When OSHA revised HazCom in 2012 to align with the Globally Harmonized System (GHS), it standardized how chemical hazards get communicated worldwide. The 2024 update refined things further — particularly around GHS label requirements and SDS formatting.
For small businesses, the practical impact is straightforward: follow HazCom requirements and you satisfy the Right to Know law. But you need to actually follow them — not just have a dusty binder from 2015 sitting on a shelf somewhere.
Common Right to Know Violations
OSHA's most-cited violations consistently include HazCom failures. Here's what inspectors flag most often:
| Violation | Why It Happens | Typical Penalty |
|---|---|---|
| No written HazCom program | Owner didn't know it was required | $4,000-$16,550 |
| Missing or outdated SDSs | New products added without updating records | $4,000-$16,550 |
| No employee training | Training skipped for new hires or when new chemicals arrive | $4,000-$16,550 |
| Unlabeled secondary containers | Workers transfer chemicals without labeling | $4,000-$16,550 |
| SDSs not accessible during shifts | Binder locked away or system offline | $4,000-$16,550 |
Each violation is per instance. Five unlabeled containers means five separate citations. The math gets painful fast — especially when OSHA penalty amounts keep increasing annually.
How Small Businesses Can Stay Compliant
You don't need a full-time safety officer or a six-figure compliance budget. Most small businesses can handle Right to Know requirements with a systematic approach:
- Audit your chemical inventory — walk through every area and list every chemical product, from industrial solvents to cleaning supplies
- Collect current SDSs — contact manufacturers or use reliable SDS databases to get up-to-date sheets for every product
- Write your HazCom program — it doesn't need to be 50 pages; a clear, practical document covering your specific workplace works fine
- Set up accessible SDS storage — a digital SDS management system like MySDS Manager eliminates the hassle of maintaining physical binders across locations
- Train your team — cover chemical hazards, how to read an SDS, label comprehension, and emergency procedures
- Document everything — keep training records, chemical inventory logs, and SDS access logs as proof of compliance
Frequently Asked Questions
Does the Right to Know law apply to every employer?
Any employer with hazardous chemicals in the workplace must comply with OSHA's HazCom Standard. This includes common products like cleaning supplies, paints, and adhesives. Exemptions exist for consumer products used in the same manner and duration as normal consumer use, but most workplace applications don't qualify for that exemption.
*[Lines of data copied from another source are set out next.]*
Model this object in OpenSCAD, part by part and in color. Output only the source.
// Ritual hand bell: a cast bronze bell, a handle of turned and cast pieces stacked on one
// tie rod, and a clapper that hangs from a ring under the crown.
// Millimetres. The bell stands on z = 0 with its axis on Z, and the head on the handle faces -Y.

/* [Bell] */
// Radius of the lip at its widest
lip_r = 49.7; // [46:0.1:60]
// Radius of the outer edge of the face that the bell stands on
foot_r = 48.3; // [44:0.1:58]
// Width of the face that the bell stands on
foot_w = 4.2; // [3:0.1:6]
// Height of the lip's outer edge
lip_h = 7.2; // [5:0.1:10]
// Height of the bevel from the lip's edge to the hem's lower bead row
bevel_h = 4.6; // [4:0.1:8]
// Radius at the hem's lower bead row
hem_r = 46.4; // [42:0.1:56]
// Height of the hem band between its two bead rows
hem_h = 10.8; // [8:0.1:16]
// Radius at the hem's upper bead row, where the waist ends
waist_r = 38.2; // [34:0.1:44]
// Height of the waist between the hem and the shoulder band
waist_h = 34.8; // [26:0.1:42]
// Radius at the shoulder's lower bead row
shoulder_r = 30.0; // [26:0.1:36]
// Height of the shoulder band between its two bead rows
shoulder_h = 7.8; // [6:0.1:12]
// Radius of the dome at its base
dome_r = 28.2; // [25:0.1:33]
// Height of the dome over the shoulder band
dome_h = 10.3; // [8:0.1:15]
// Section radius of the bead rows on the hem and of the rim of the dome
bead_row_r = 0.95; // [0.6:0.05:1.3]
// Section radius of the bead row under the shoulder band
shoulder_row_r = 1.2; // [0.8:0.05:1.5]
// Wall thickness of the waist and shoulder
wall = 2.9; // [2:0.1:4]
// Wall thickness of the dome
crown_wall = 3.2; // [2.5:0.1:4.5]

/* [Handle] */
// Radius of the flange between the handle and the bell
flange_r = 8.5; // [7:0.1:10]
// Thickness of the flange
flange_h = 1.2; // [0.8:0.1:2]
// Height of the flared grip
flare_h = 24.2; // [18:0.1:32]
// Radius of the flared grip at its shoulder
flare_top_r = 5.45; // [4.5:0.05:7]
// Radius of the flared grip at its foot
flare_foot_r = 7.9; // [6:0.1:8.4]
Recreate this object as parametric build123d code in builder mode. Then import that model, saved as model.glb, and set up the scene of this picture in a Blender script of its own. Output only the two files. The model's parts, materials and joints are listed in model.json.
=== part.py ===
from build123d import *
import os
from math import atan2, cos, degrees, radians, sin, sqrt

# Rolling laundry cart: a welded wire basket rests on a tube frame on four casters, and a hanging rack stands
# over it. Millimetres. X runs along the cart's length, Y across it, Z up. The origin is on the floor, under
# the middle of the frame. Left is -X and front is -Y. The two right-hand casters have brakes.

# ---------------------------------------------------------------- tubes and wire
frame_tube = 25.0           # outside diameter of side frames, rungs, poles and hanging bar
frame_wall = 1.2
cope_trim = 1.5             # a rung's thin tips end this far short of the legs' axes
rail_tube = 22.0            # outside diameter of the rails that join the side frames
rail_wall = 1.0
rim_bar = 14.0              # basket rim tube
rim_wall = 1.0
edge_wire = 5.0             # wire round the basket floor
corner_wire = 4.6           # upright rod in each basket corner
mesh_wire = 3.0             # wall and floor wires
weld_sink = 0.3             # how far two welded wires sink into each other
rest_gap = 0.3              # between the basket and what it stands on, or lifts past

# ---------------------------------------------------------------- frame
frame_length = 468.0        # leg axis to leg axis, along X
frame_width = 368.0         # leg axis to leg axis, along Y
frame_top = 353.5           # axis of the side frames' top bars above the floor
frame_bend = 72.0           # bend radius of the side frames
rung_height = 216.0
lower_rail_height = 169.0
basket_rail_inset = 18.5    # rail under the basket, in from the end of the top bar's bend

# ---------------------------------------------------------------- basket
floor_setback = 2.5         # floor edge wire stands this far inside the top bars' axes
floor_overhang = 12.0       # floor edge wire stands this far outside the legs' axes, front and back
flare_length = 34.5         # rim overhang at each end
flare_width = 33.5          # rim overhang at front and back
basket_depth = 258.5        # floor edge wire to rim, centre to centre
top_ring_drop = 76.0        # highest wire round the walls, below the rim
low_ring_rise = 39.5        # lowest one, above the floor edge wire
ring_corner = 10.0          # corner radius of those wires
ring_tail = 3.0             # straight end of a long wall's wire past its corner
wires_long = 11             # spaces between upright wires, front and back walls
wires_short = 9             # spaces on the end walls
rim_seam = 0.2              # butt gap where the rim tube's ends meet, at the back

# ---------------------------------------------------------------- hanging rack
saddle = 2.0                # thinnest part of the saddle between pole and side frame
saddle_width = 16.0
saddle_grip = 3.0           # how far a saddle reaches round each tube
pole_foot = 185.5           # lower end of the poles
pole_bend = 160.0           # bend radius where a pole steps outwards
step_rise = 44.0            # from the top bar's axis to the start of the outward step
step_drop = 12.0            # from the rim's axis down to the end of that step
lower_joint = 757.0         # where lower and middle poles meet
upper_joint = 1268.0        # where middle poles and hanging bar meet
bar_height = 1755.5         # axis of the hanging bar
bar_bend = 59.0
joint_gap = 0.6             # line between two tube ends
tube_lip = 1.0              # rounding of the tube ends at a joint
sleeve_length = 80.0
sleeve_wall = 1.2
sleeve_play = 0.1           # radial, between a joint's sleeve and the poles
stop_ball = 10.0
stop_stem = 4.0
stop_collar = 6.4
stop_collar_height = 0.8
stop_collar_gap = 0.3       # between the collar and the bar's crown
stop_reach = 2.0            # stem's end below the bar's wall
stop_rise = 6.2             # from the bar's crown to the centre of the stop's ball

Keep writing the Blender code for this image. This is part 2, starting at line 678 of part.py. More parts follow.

Can an employer refuse to show an employee a Safety Data Sheet?
No. Under federal law, employers must provide SDS access during each work shift. Refusing is a direct violation of the HazCom Standard and can result in OSHA citations. Employees can file a confidential complaint with OSHA if access is denied.
What's the difference between Right to Know and EPCRA?
The Right to Know law (via OSHA HazCom) focuses on worker safety — ensuring employees know about workplace chemical hazards. EPCRA (Emergency Planning and Community Right-to-Know Act) extends chemical reporting requirements to communities and emergency responders. Businesses storing chemicals above threshold quantities must report to local emergency planning committees under EPCRA, which is separate from OSHA requirements.